EU lorry drivers will not come back to help the UK “out of the s*** they created themselves”, a trade union leader has warned.

Edwin Atema from the Dutch FNV union issued the stark message to UK Government leaders as they formulate plans to offer emergency visas to foreign workers in a desperate bid to solve a critical shortage of hauliers.

The UK is currently running low on food and gas, with petrol also in short supply.

Boris Johnson is thought to be considering sending in troops to drive oil tankers after filling stations in many areas ran dry over the weekend.

More than 10,000 overseas workers will be temporarily permitted to work as lorry drivers and in the food sector as ministers look to rescue Christmas from supply shortages.

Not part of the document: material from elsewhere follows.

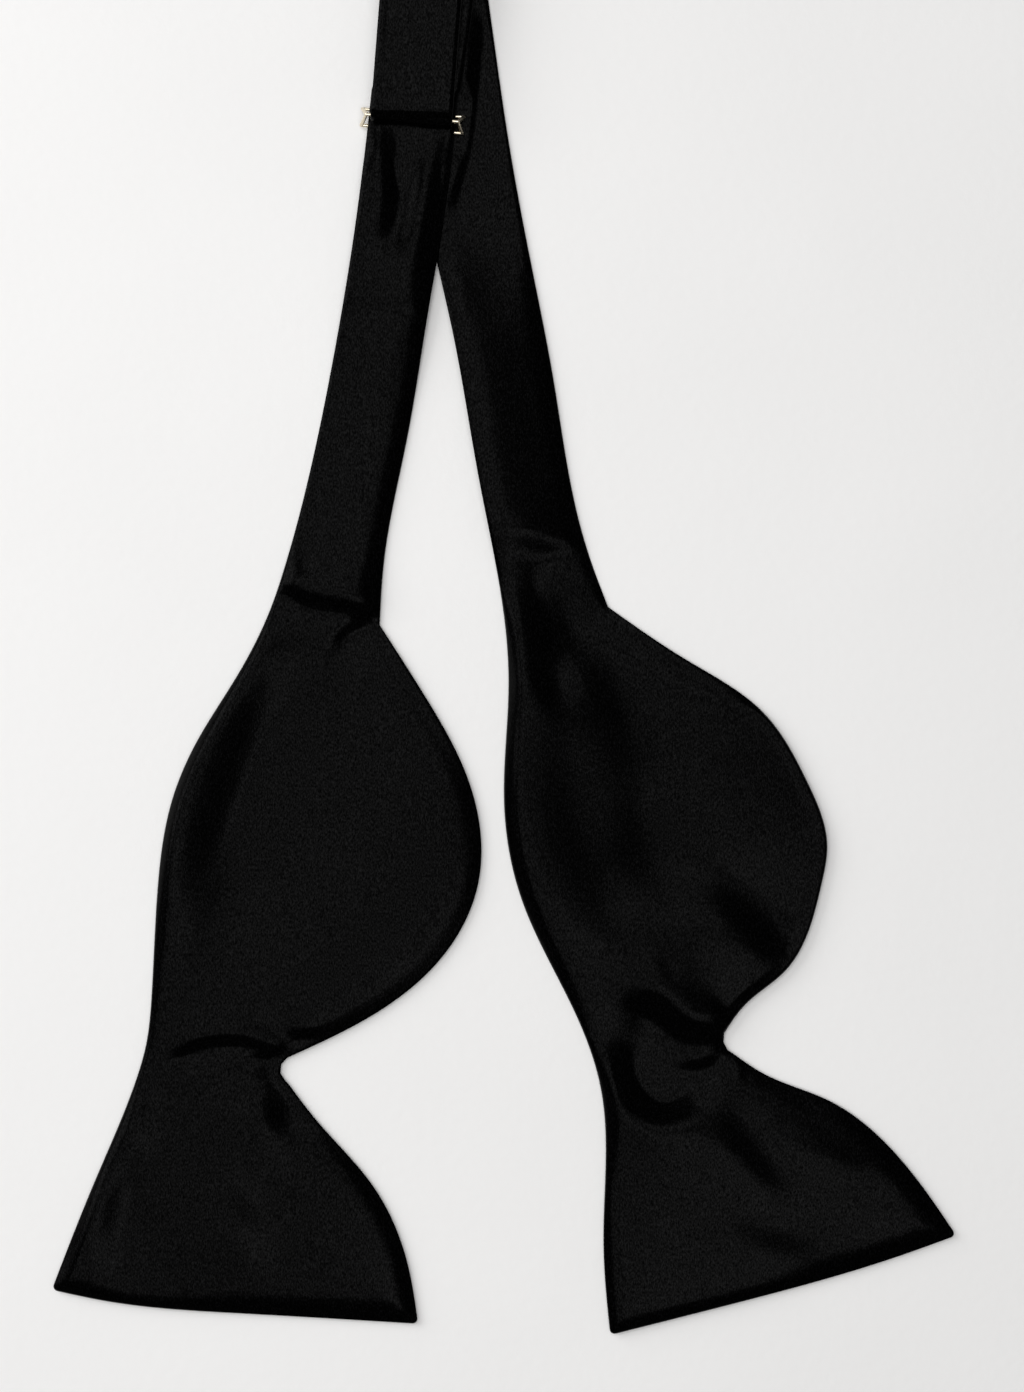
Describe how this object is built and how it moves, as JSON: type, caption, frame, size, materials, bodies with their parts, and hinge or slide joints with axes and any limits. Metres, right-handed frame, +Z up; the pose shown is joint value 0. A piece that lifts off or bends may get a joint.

READ MORE: Tory visa plan 'offensive' to foreign lorry drivers who were 'chased' from UK

Up to 5000 HGV drivers and 5500 poultry workers will be offered employment in the UK until Christmas Eve, in a bid to keep supermarket shelves stocked with turkeys and toys and counter delivery difficulties at petrol stations.

UK Transport Secretary Grant Shapps said the changes, with the visas available from next month, would "ensure preparations remain on track" for the festive season.

But Atema, speaking to BBC Radio 4, said the offer will not entice lorry drivers back to Britain. He pointed to long-term issues with working conditions, as well as Brexit.

Asked if Downing Street’s short-term offer could be attractive to European drivers, he replied: “I think in the short term that will be a dead end.

“I think some kind of Marshall Plan will be needed to take the whole industry back to the surface.

“For example, in the UK, there is not even a collective agreement for the whole road transport industry so it's still up to individual employers to compete on working conditions, and that's never a good sign to drag an industry back to the surface.”

Atema added: “So, more is needed. And I think the EU workers we speak to will not go to the UK for a short-term visa to help the UK out of the shit they created themselves.”

READ MORE: Kirsty Strickland: UK's visa plea to HGV drivers is sending a shameful message

Meanwhile, the Prime Minister was warned that drafting in the army will not solve the crisis either.

A statement by Shell, ExxonMobile and other industry bodies again insisted there was no "national shortage of fuel" and that the pressures on supply were the result of "temporary spikes in customer demand".

But with no immediate sign of the problem easing, Johnson is reported to be holding a series of meetings to consider whether to activate the military for Operation Escalin.

The Environment Secretary insisted this morning that ministers have "no plans at the moment" to use the army to drive petrol tankers.

In a pooled clip for broadcasters, George Eustice said: "We are bringing Ministry of Defence trainers in to accelerate some of the HGV training to clear a backlog of people who want to carry out those tests, and there's definitely a role there for the MoD.

"In terms of other things we've no plans at the moment to bring in the army to actually do the driving, but we always have a Civil Contingencies section within the army on standby – but we're not jumping to that necessarily at the moment."

The Petrol Retailers Association (PRA) chairman Brian Madderson confirmed some training had been taking place "in the background" for military personnel. But he warned it was not an "absolute panacea" and that there was no "single lever" the Government and the industry could pull to resolve the crisis.

Madderson said it was not just a question of moving supplies to the filling stations as drivers had to load up their tanks at the gantry at the terminal, which was a skilled job.

"There has been training going on in the background for military personnel," he Radio 4. "But that's perhaps just confined to moving the tanker by articulated truck from point A to point B.

"One of the difficulties is loading, and the tanker drivers currently load their own tanks at the gantry at the terminals, and then most are providing the delivery to the forecourt.

"This is a skilled job and we will be working with Government and industry to see how we can best move it forward."

The PRA chairman hopes the oil companies would be able to find extra personnel to help with the gantry loading. He added, however: "It's not an absolute panacea.

"There is no one single lever that is going to be pulled by Government and industry together which is going to sort this situation. It's a matter of small levers, each contributing a little going forward."

The panic buying spree was sparked last week after concerns from BP were leaked that the shortage of lorry drivers could impact upon its ability to keep up with fuel deliveries.

The surge in demand led the PRA to warn that as many as two thirds of its membership of nearly 5500 independent outlets were out of fuel on Sunday, with the rest of them "partly dry and running out soon".